This year's BC Mindfulness Summit has a great lineup of presenters, each offering wisdom and practical skills for participants to use in their everyday lives. We recently had the opportunity to have a conversation with Dr. Maia Love to ask a few questions about her professions, interests and more.

Dr. Maia Love

Dr. Maia Love is a wellness consultant and psychiatrist with a specialization in mindfulness-based strategies for happiness and success. She has consulted and helped to build several wellness programs that use mindfulness for greater well-being—most recently a program on developing resilience in the face of vicarious trauma and compassion fatigue.

Having led many mindfulness groups over the last eight years, contributed to neuroimaging research on motivation and reward, and now specializing in outpatient mindfulness-based psychotherapy for health care providers and first responders, Maia brings her clinical experience, knowledge and training to her passion for positive psychiatry to create measurable change in individuals and in organizations.

How did you become interested in mindfulness?
I became interested in meditation when I was 17 years old, and met a lovely woman from India who taught me meditation as a way to calm the mind. Since that time, I have practiced many different approaches to meditation, all of which I both found useful and enjoyed. When I first learned of mindfulness during my medical training, I was delighted to learn of an approach that could be used in both wellness and prevention, as well as therapy, that is related to meditation.

What do you like about teaching?
I love hearing people's interpretations of the teaching. Discussing the principles and practice brings me joy. I truly adore neuroscience and love discussing the nervous system and brain in a way that people can begin to perhaps understand the difference between themselves and what their brain is doing due to stress or other unpleasant states. Discussing how to cultivate positive states of mind and heart then becomes the next step, and hearing people's insights into positive states of being always gives me hope for a new way of living where we together, as human beings, support a practice and living of positive states despite the challenges that can arise.

My proudest professional moment is…
I think my proudest professional moments really happen on a day to day level when clients face challenges and then have a breakthrough when they discover how to use a tool for inner work and inner wisdom, that they can then use repeatedly to exit states of feeling trapped and uninspired and suffering, and instead open doors within themselves to states of liberation and choice and other positive and useful states of being.

If you could have a super power, what would it be?
I sometimes feel like I do have a super power, in that I get to help others find more space within for calm and peace and bliss and other positive states.  

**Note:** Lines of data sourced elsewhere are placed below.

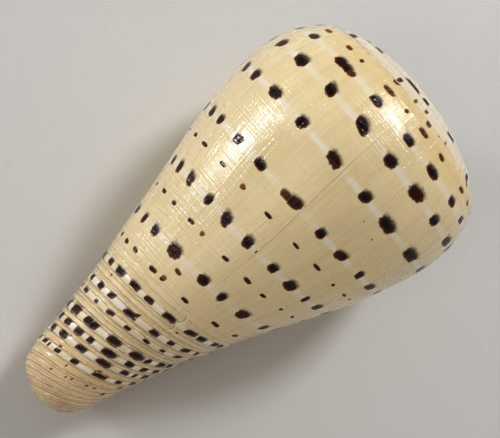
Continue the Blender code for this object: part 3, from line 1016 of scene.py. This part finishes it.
    def bands(self, nodes: ShellNodes, colour):
        """Pale bands along the rows of spots, with soft broken edges."""
        off, strength, _ = nodes.split("band")
        off = nodes.plus(nodes.absolute(off), nodes.wander(nodes.noise(nodes.solid, 700.0), 0.9))
        broken = nodes.fade(nodes.noise(nodes.solid, 190.0, 3.0), 0.35, 0.6, 0.4, 1.35)
        return nodes.mix(nodes.times(nodes.fade(off, 1.6, 0.15), strength, broken), colour, self.band)

    def scar(self, nodes: ShellNodes):
        """Degrees from the nearest old lip, and its strength, which fades towards the shoulder."""
        beside, strength, _ = nodes.split("scar")
        return beside, nodes.times(strength, nodes.fade(nodes.row, 9.0, 26.0, 0.3, 1.0))

    def growth_lines(self, nodes: ShellNodes, colour):
        """Fine lines of growth, and a few old lips that show as thin brown lines."""
        fine = nodes.fade(nodes.grain(0.35, 14.0), 0.56, 0.75, 0.0, 0.11)
        colour = nodes.mix(fine, colour, self.deep_tan)
        beside, strength = self.scar(nodes)
        off = nodes.absolute(nodes.plus(beside, nodes.wander(nodes.grain(6.0, 4.0), 1.4)))
        return nodes.mix(nodes.times(nodes.fade(off, 0.24, 0.04, 0.0, 0.42), strength), colour, self.groove)

    def healed_break(self, nodes: ShellNodes, colour, healed: HealedBreak):
        """A healed break in scallops: a bright line along it, painted as a highlight, with a dark side
        towards the lip.
        """
        degree = math.radians(1.0) * Sheet.reference_radius
        turn = nodes.times(nodes.plus(nodes.row, -healed.first_row), math.pi / healed.scallop)
        bow = nodes.times(nodes.absolute(nodes.math("SINE", turn)), healed.bow * degree)
        off = nodes.math("SUBTRACT", nodes.plus(nodes.around, -healed.back * degree), bow)
        after_first = nodes.math("GREATER_THAN", nodes.row, healed.first_row)
        there = nodes.times(after_first, nodes.math("LESS_THAN", nodes.row, healed.last_row))
        shade = nodes.fade(nodes.absolute(nodes.plus(off, 0.45)), 0.4, 0.0, 0.0, 0.5)
        colour = nodes.mix(nodes.times(shade, there), colour, self.groove)
        # Painted highlight along the healed break.
        line = nodes.fade(nodes.absolute(off), 0.26, 0.06, 0.0, 0.8)
        return nodes.mix(nodes.times(line, there), colour, self.glint_white)

    def spots(self, nodes: ShellNodes, colour):
        """Blackish spots: a crisp brown edge on the tip's side, fading to grey on the spire's side."""
        across, along, seed = nodes.split("spot")
        black, orange, tall = nodes.split("ink")
        lobes = nodes.wander(nodes.noise(nodes.solid, 650.0, 1.0), 0.5)
        ragged = nodes.plus(nodes.wander(nodes.noise(nodes.solid, 1500.0, 3.0, 0.6), 0.6), lobes)
        power = nodes.fade(nodes.row, 60.0, 67.0, 2.5, 3.8)
        sides = (across, nodes.plus(along, 0.1))
        sides = [nodes.math("POWER", nodes.absolute(side), power) for side in sides]
        off = nodes.math("POWER", nodes.plus(*sides), nodes.math("DIVIDE", 1.0, power))
        off = nodes.plus(off, ragged)
        upward = nodes.fade(nodes.plus(along, ragged), -0.1, -1.0)
        softness = nodes.fade(upward, 0.0, 1.0, 0.12, 0.44)
        inner_edge = nodes.math("SUBTRACT", self.spot_edge, softness)
        shape = nodes.fade(off, nodes.plus(self.spot_edge, softness), inner_edge)
        ring = nodes.times(nodes.fade(off, 0.42, 0.95), nodes.fade(upward, 0.0, 0.5, 1.0, 0.2))
        core = nodes.times(black, nodes.fade(ring, 0.0, 1.0, 1.0, 0.1))
        core = nodes.times(core, nodes.fade(tall, 0.3, 0.75, 0.72, 1.0))
        dark = nodes.mix(core, nodes.mix(orange, self.edge, self.orange), self.core)
        reddish = nodes.times(nodes.fade(seed, 0.45, 1.0, 0.0, 0.3), nodes.fade(black, 0.0, 1.0))
        dark = nodes.mix(reddish, dark, self.edge)
        greyness = nodes.times(upward, nodes.fade(seed, 0.0, 0.7, 0.85, 0.2))
        greyness = nodes.times(greyness, nodes.fade(nodes.row, 60.0, 68.0, 1.0, 0.4))
        greyness = nodes.times(greyness, nodes.fade(tall, 0.35, 0.8, 0.25, 1.0))
        greyness = nodes.times(greyness, nodes.fade(nodes.grain(0.5, 0.8, 1.0), 0.35, 0.65, 0.55, 1.3))
        lee = nodes.fade(nodes.plus(across, along), -0.2, 1.2, 0.0, 0.6)
        lee = nodes.times(lee, nodes.fade(nodes.row, 62.0, 67.0))
        dark = nodes.mix(nodes.math("MAXIMUM", greyness, lee), dark, self.grey)
        return nodes.mix(shape, colour, dark), shape

    def weave(self, nodes: ShellNodes):
        """Height of the grain: growth lines crossed by fine spiral threads, coarser threads on the base."""
        base = nodes.fade(nodes.row, 56.0, 72.0)
        growth = nodes.times(nodes.grain(0.42, 6.0, 1.0), nodes.fade(base, 0.0, 1.0, 1.0, 0.5))
        glinting_threads = nodes.times(nodes.grain(8.0, 0.36, 1.0), 0.9)
        pits = nodes.times(nodes.noise(nodes.solid, 2400.0, 1.0), 0.3)
        dashes = nodes.times(nodes.grain(2.4, 0.45, 1.0), base, 1.3)
        height = nodes.plus(growth, glinting_threads, pits, dashes)
        return nodes.times(height, nodes.fade(nodes.row, 26.0, 14.0, 1.1, 1.3))

    def normal(self, nodes: ShellNodes, height, grain: float):
        """Normal of the surface: grooves of the base are cut in, then come the grain and the old lips."""
        cut = nodes.bump(self.groove_depth(nodes), 0.8, self.groove_cut, invert=True)
        fine = nodes.bump(height, grain, self.grain_height, cut)
        beside, strength = self.scar(nodes)
        ridge = nodes.times(nodes.fade(nodes.absolute(beside), 0.5, 0.0), strength)
        return nodes.bump(ridge, 0.4, self.ridge_height, fine)


@dataclass(frozen=True)
class PaleFloor:
    """A plain pale floor under the shell."""

    colour: str = "#E0DDD8"
    roughness: float = 0.9
    half: float = 2.0

    def build(self) -> bpy.types.Object:
        """Add the floor."""
        bpy.ops.object.select_all(action="DESELECT")
        bpy.ops.mesh.primitive_plane_add(size=2.0 * self.half, location=(0.0, 0.0, 0.0))
        floor = bpy.context.object
        floor.name = "pale_floor"
        material = bpy.data.materials.new("matt_pale_card")
        material.use_nodes = True
        surface = material.node_tree.nodes["Principled BSDF"]
        surface.inputs["Base Color"].default_value = linear(self.colour)
        surface.inputs["Roughness"].default_value = self.roughness
        floor.data.materials.append(material)
        return floor


@dataclass(frozen=True)
class Viewpoint:
    """Where the shell is seen from, in the coil's frame: nearly straight down onto its back."""

    aim: tuple[float, float, float] = (-43.39, 2.185, 0.0)
    tilt: float = 3.17
    distance: float = 172.24
    roll: float = 37.14
    lens: float = 60.8
    nearest: float = 0.01
    farthest: float = 10.0

    def axes(self) -> tuple[Vector, Vector, Vector]:
        """Right, up and backward directions of the view."""
        tilt, roll = math.radians(self.tilt), math.radians(self.roll)
        towards_spire = Vector((math.cos(tilt), 0.0, -math.sin(tilt)))
        towards_right = Vector((0.0, -1.0, 0.0))
        right = math.cos(roll) * towards_spire + math.sin(roll) * towards_right
        up = math.sin(roll) * towards_spire - math.cos(roll) * towards_right
        return right, up, right.cross(up)

    def place(self) -> Vector:
        """Camera's place in the coil's frame."""
        return Vector(self.aim) + self.axes()[2] * self.distance

    def build(self, placed: Matrix) -> bpy.types.Object:
        """Add the camera.

        Args:
            placed: Matrix from the coil's frame to the scene.

        Returns:
            The scene's camera.
        """
        data = bpy.data.cameras.new("camera")
        data.lens = self.lens
        data.clip_start, data.clip_end = self.nearest, self.farthest
        camera = bpy.data.objects.new("camera", data)
        bpy.context.scene.collection.objects.link(camera)
        turn = placed.to_3x3().normalized()
        columns = Matrix([turn @ axis for axis in self.axes()]).transposed()
        camera.matrix_world = Matrix.Translation(placed @ self.place()) @ columns.to_4x4()
        bpy.context.scene.camera = camera
        return camera


@dataclass(frozen=True)
class Softbox:
    """A square soft light placed where its mirror image falls on one place of the shell.

    A spread of less than 180 degrees is a grid over the light, which keeps it off the floor nearby.
    """

    name: str
    row: float
    back: float
    distance: float
    size: float
    power: float
    colour: str = "#FFFFFF"
    spread: float = 180.0

    def build(self, coil: Coil, view: Viewpoint, placed: Matrix) -> bpy.types.Object:
        """Add the light.

        Args:
            coil: The shell's growth law.
            view: Where the shell is seen from.
            placed: Matrix from the coil's frame to the scene.

        Returns:
            The light.
        """
        spot = Vector(coil.point(*coil.outer(np.array(self.row), np.array(self.back)), self.back))
        normal = coil.normal(self.row, self.back)
        sight = (view.place() - spot).normalized()
        mirror = 2.0 * normal.dot(sight) * normal - sight
        turn = placed.to_3x3().normalized()
        towards = (turn @ mirror).normalized()
        data = bpy.data.lights.new(self.name, "AREA")
        data.shape = "SQUARE"
        data.size = self.size
        data.energy = self.power
        data.spread = math.radians(self.spread)
        data.color = linear(self.colour)[:3]
        light = bpy.data.objects.new(self.name, data)
        bpy.context.scene.collection.objects.link(light)
        light.location = placed @ spot + towards * self.distance
        light.rotation_mode = "QUATERNION"
        light.rotation_quaternion = towards.to_track_quat("Z", "Y")
        log.info("%s from %s", self.name, [round(value, 3) for value in towards])
        return light


SOFTBOXES = (
    Softbox("side_softbox", row=34.5, back=109.0, distance=0.7, size=0.13, power=0.365, colour="#EDF4FF",
            spread=75.0),
    Softbox("spire_softbox", row=12.0, back=142.0, distance=0.5, size=0.1, power=1.5, colour="#F1F6FF"),
    Softbox("front_softbox", row=42.0, back=134.0, distance=0.8, size=0.4, power=0.72),
    Softbox("low_fill", row=40.0, back=167.0, distance=1.0, size=0.7, power=0.3, colour="#FFF8F0"),
)


@dataclass(frozen=True)
class Studio:
    """Plain soft light: two small boxes for the highlights, two broad ones, and a pale room."""

    room: str = "#FBF9F6"
    overhead: float = 0.41
    horizon: float = 0.46
    horizon_end: float = 0.2
    gamma: float = 0.7

    def build(self, coil: Coil, view: Viewpoint, placed: Matrix) -> None:
        """Add the lights and the room's light, a little brighter at the horizon than overhead."""
        for softbox in SOFTBOXES:
            softbox.build(coil, view, placed)
        world = bpy.data.worlds.new("room")
        bpy.context.scene.world = world
        world.use_nodes = True
        nodes = Nodes(world)
        heading = nodes.add("ShaderNodeTexCoord").outputs["Generated"]
        rise = nodes.add("ShaderNodeSeparateXYZ", {0: heading}).outputs[2]
        strength = nodes.fade(rise, self.horizon_end, 1.0, self.horizon, self.overhead)
        nodes.fill(world.node_tree.nodes["Background"], {"Color": linear(self.room), "Strength": strength})
        settings = bpy.context.scene.view_settings
        settings.view_transform = "Standard"
        settings.gamma = self.gamma
        settings.look = "None"


def main() -> None:
    """Load the frame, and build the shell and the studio."""
    logging.basicConfig(level=logging.INFO, format="%(message)s")
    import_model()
    for item in list(bpy.data.objects):
        if item.type in {"CAMERA", "LIGHT"}:
            bpy.data.objects.remove(item, do_unlink=True)
    coil = Coil()
    shell, placed = ConeShell(coil, Cords()).build(PolishedShell())
    PaleFloor().build()
    view = Viewpoint()
    view.build(placed)
    Studio().build(coil, view, placed)
    log.info("shell faces %d", len(shell.data.polygons))


if __name__ == "__main__":
    main()
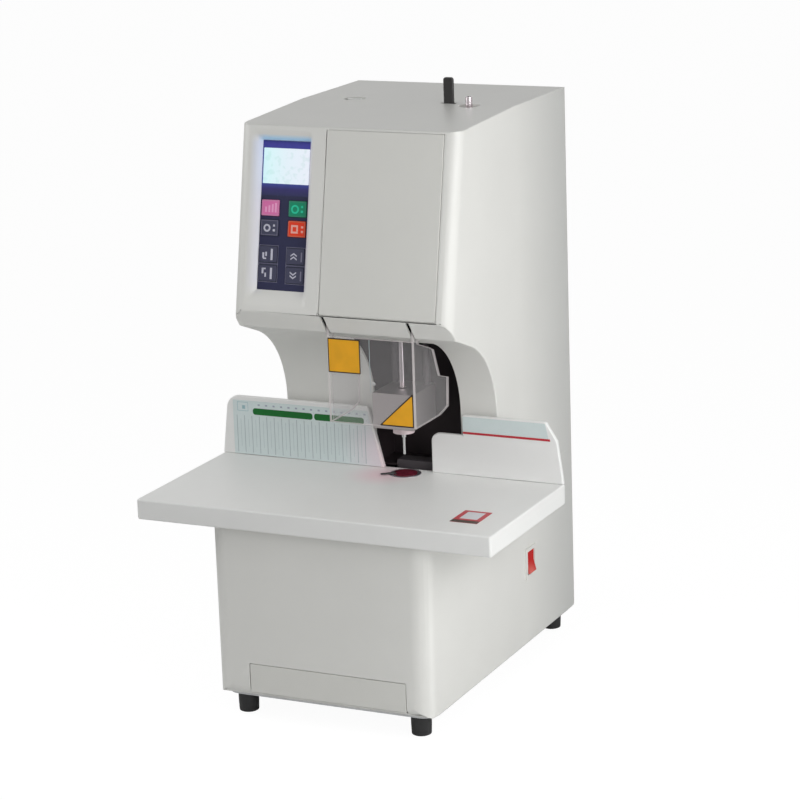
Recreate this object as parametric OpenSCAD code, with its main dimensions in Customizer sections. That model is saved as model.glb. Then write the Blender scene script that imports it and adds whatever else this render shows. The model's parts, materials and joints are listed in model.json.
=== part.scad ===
// Document riveting machine: drills a stack of papers and sets plastic rivets.
// X points right, Y points back, Z points up. The origin is on the ground,
// below the centre of the footprint. All lengths are in millimetres.

/* [Base and casing] */
// Width of the casing
casing_w = 272; // [264:1:280]
// Rear face of the casing behind the origin
casing_rear = 225; // [220:1:235]
// Front face of the base ahead of the origin
base_front = 214; // [205:1:220]
// Height of the base casing
base_h = 204; // [195:1:215]
// Wall thickness of the casing
casing_wall = 3; // [2.5:0.5:4]
// Radius of the upright front corners of the base
base_corner_r = 22; // [12:1:28]
// Radius of the rear corners and of the rear top edge
rear_corner_r = 14; // [8:1:18]
// Radius of the bottom front edge of the base
base_edge_r = 14; // [6:1:18]
// Radius of the bottom rear edge of the base
base_rear_r = 20; // [12:1:24]
// Thickness of the steel base plate
plate_t = 3; // [2:0.5:4]
// Setback of the base plate from the casing edge
plate_inset = 4; // [2:1:8]
// Width of the casing's bottom flange
flange_w = 18; // [12:1:22]

/* [Column and head] */
// Front plane of the column ahead of the origin
column_front = 9; // [7:0.5:12]
// Radius of the concave throat
throat_r = 105; // [100:1:110]
// Height of the throat's arc centre above the table
throat_rise = 71; // [66:1:76]
// Turn of the throat arc before the head's underside begins
throat_turn = 66.5; // [64:0.5:69]
// Depth of the sloping underside of the head
underside_run = 63.7; // [58:0.1:70]
// Slope of the underside, in degrees
underside_slope = 20.6; // [18:0.1:23]
// Height of the head's sloping front
head_h = 221.8; // [216:0.1:228]
// Lean of the head's front, in degrees
head_lean = 11.15; // [9:0.05:13]
// Radius of the head's left front corner
head_left_r = 14; // [8:1:17]
// Radius of the head's right front corner
head_right_r = 15; // [8:1:17]
// Height of the bevel along the head's lower front edge
bevel_rise = 14; // [10:1:16]
// Reach of that bevel along the head's underside
bevel_run = 20; // [14:1:24]
// Radius of the bevel's two edges
head_edge_r = 3; // [1:0.5:4]
// Rise of the top from its front edge to its crease
top_rise = 6; // [2:1:9]
// Crease of the top behind the origin
top_crease = 60; // [50:1:70]

/* [Throat opening] */
// Left edge of the opening from the centre plane
opening_left = -20; // [-26:1:-17]
// Right edge of the opening from the centre plane
opening_right = 90; // [88:1:98]
// Front end of the opening ahead of the origin
opening_front = 78; // [76:1:82]
// Depth of the black liner behind the column's front plane
liner_depth = 53; // [46:1:56]
// Thickness of the liner
liner_t = 2; // [1.5:0.5:2.5]

/* [Work table] */
// Width of the table
table_w = 440; // [420:1:460]
// Front edge of the table ahead of the origin
table_front = 227; // [222:1:235]
// Rear edge of the table ahead of the origin
table_rear = 13; // [12:0.5:16]
// Thickness of the table
table_t = 24; // [18:1:28]
// Corner radius of the table
table_corner_r = 3; // [1:1:8]

/* [Backstops] */
// Height of the backstops above the table
stop_h = 72; // [62:1:80]
// Thickness of the backstops
stop_t = 6; // [4:0.5:8]
// Inner end of the left backstop
left_stop_end = -6; // [-12:1:-4]
// Inner end of the right backstop
right_stop_end = 56; // [55.5:0.5:60]
// Width of the right backstop's low step
right_step_w = 39.5; // [34:0.5:44]
// Drop of the low step below the top
right_step_drop = 24; // [18:1:30]
// Slant of the outer ends at mid height
stop_slant = 9; // [4:1:14]
// Corner radius of the left backstop
stop_corner_r = 16; // [8:1:20]
// Length of the ruler strip
ruler_l = 195; // [180:1:200]
// Height of the ruler strip
ruler_h = 66; // [50:1:68]
// Thickness of the ruler strip
ruler_t = 0.5; // [0.4:0.1:0.8]

/* [Feet] */
// Height of the rubber feet
foot_h = 24; // [20:1:28]
// Radius of the rubber feet
foot_r = 12; // [10:0.5:14]
// Sideways place of the feet
foot_x = 110; // [100:1:116]
// Front feet ahead of the origin
foot_front = 184; // [175:1:190]
// Rear feet behind the origin
foot_rear = 201; // [192:1:203]
// Radius of the foot screws
foot_screw_r = 2.5; // [2:0.25:3]
// Radius of the foot screws' heads
foot_head_r = 5; // [4.5:0.5:6]
// Thickness of the foot screws' heads
foot_head_t = 3; // [2:0.5:4]

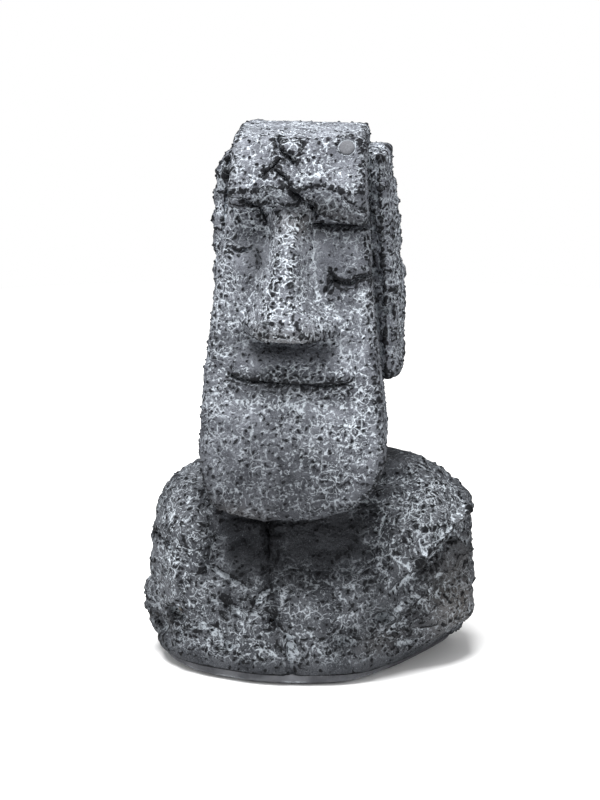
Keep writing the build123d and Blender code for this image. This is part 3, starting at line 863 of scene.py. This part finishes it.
def sculpt_torso():
    casting = Casting(*torso_shape(VOXEL), VOXEL)
    points = casting.points
    fields = measured(points, [stipple, facets])
    level = points[:, 2]
    arm = region(points, [((-66, -30, 62), (17, 26, 44), 1.0), ((70, -6, 100), (26, 26, 18), 0.8)])
    fine = 0.45 + 0.55 * np.clip(arm, 0.0, 1.0)
    cells = RIM_HEIGHT * fields["rims"] - BOWL_DEPTH * fields["bowls"]
    height = fine * cells - TORSO_PIT * fields["pits"]
    coarse = -2.6 * fields["scoops"] - 1.3 * fields["dimples"] + 1.6
    height += (1.0 - 0.45 * np.clip(arm, 0.0, 1.0)) * coarse
    height += 1.6 * (fields["broad"] - 0.5) + 3.6 * (fields["folds"] - 0.5)
    height *= step_up(level, TORSO_BASE + 0.2, TORSO_BASE + 5.0)
    height *= 1.0 - step_up(level, TORSO_TOP - 2.5, TORSO_TOP - 0.3)
    outside = step_up(-torso_hollow(*points.T), -6.0, -4.0)
    height *= 1.0 - outside
    casting.raise_relief(height)
    # Pale brushing with painted light in it, and painted shade over the chest, the lower torso, the holes
    # and under the ledges.
    brush = 0.42 + region(points, TORSO_BRUSH_AND_LIGHT)
    holes = [((x, -36, z), (1.3 * wide, 30, 1.3 * tall), 0.9) for x, z, wide, tall, _ in TORSO_HOLES]
    shade = region(points, TORSO_SHADE + holes) + region(points, under_ledges())
    return casting.piece("stone_torso", brush, shade, region(points, TORSO_STAINS))


# ---- materials


def shader(name):
    """A new material's node network and its shader."""
    material = bpy.data.materials.new(name)
    material.use_nodes = True
    net = Network(material.node_tree)
    return material, net, material.node_tree.nodes["Principled BSDF"]


def painted(net, surface, colour, roughness, height):
    """Gives a shader its colour, its roughness and a fine relief in metres."""
    net.feed(surface.inputs["Base Color"], colour)
    net.feed(surface.inputs["Roughness"], roughness)
    net.feed(surface.inputs["Normal"], net.bumped(height))


def attribute(net, name, output="Fac"):
    made = net.tree.nodes.new("ShaderNodeAttribute")
    made.attribute_name = name
    return made.outputs[output]


def mixed(net, amount, a, b):
    made = net.tree.nodes.new("ShaderNodeMix")
    made.data_type = "RGBA"
    net.feed(made.inputs["Factor"], amount)
    net.feed(made.inputs[6], a)
    net.feed(made.inputs[7], b)
    return made.outputs[2]


# Ink for the dark wash and for painted shade, chalk for the dry brushing and for painted light, and an
# earthy tint.
INK_AND_PAINTED_SHADE = (0.004, 0.0042, 0.005, 1.0)
CHALK_AND_PAINTED_LIGHT = (0.56, 0.61, 0.66, 1.0)
EARTH = (0.16, 0.135, 0.105, 1.0)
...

Your main go-to is: desktop, tablet or phone?
My main go to is meditation.

Which talent would you most like to have?
Creating beautiful spaces for healing and calm reflection. 

 

BC Mindfulness Summit

The BC Mindfulness Summit is a weekend educational event for community members and professionals to develop and enrich their personal and professional mindfulness practices. It is developed in partnership with the British Columbia Association for Living Mindfully (BCALM).